## The task
Output the full listing word for word.

++++++

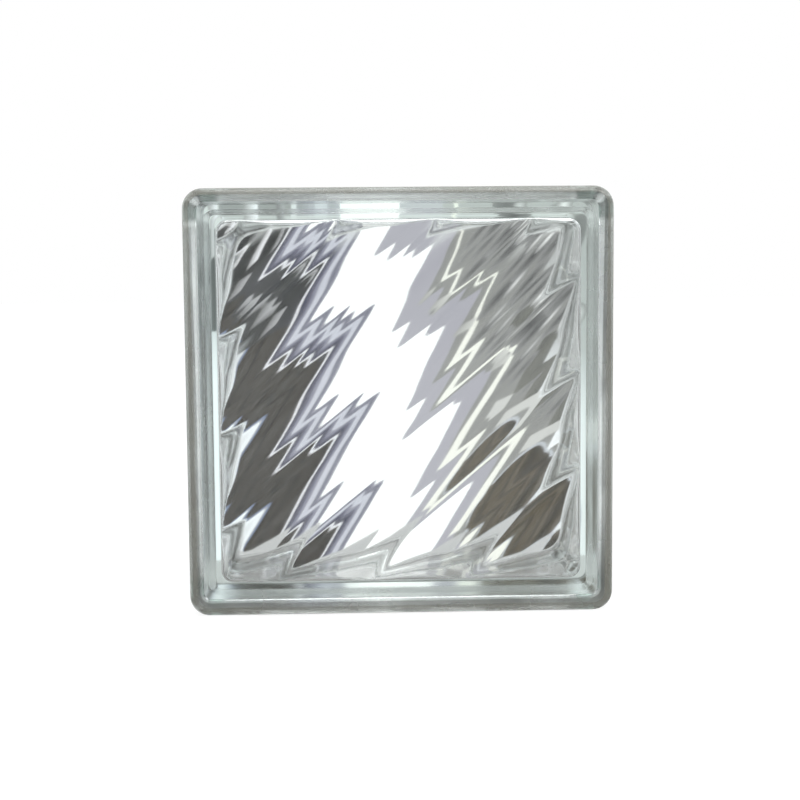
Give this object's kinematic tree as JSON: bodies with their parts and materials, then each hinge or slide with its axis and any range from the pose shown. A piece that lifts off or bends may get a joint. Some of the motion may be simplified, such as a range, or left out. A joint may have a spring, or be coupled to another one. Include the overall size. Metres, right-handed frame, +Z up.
{
  "type": "glass block",
  "caption": "Hollow pressed-glass building block with diagonal flutes inside both panes, a flange round each face and a mortar channel round its edges.",
  "frame": {"origin": "centre of the block's footprint on the floor, midway between the two faces, standing on its edge", "axes": "+Z up, +X along the width to the right of someone facing the front, -Y out of the front face"},
  "size_m": [0.19, 0.08, 0.19],
  "materials": {
    "glass": "clear pressed soda-lime glass with a faint green tint, smooth fire-polished faces"
  },
  "bodies": {
    "root": {"front_half": "glass", "back_half": "glass"}
  },
  "joints": []
}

++++++

## Written answer
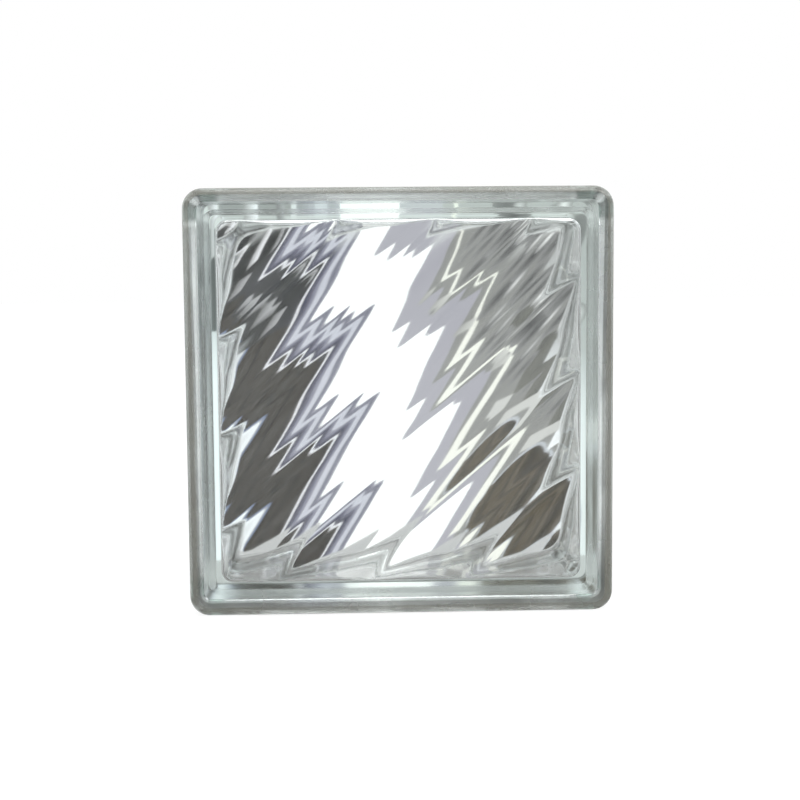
Give this object's kinematic tree as JSON: bodies with their parts and materials, then each hinge or slide with its axis and any range from the pose shown. A piece that lifts off or bends may get a joint. Some of the motion may be simplified, such as a range, or left out. A joint may have a spring, or be coupled to another one. Include the overall size. Metres, right-handed frame, +Z up.
{
  "type": "glass block",
  "caption": "Hollow pressed-glass building block with diagonal flutes inside both panes, a flange round each face and a mortar channel round its edges.",
  "frame": {"origin": "centre of the block's footprint on the floor, midway between the two faces, standing on its edge", "axes": "+Z up, +X along the width to the right of someone facing the front, -Y out of the front face"},
  "size_m": [0.19, 0.08, 0.19],
  "materials": {
    "glass": "clear pressed soda-lime glass with a faint green tint, smooth fire-polished faces"
  },
  "bodies": {
    "root": {"front_half": "glass", "back_half": "glass"}
  },
  "joints": []
}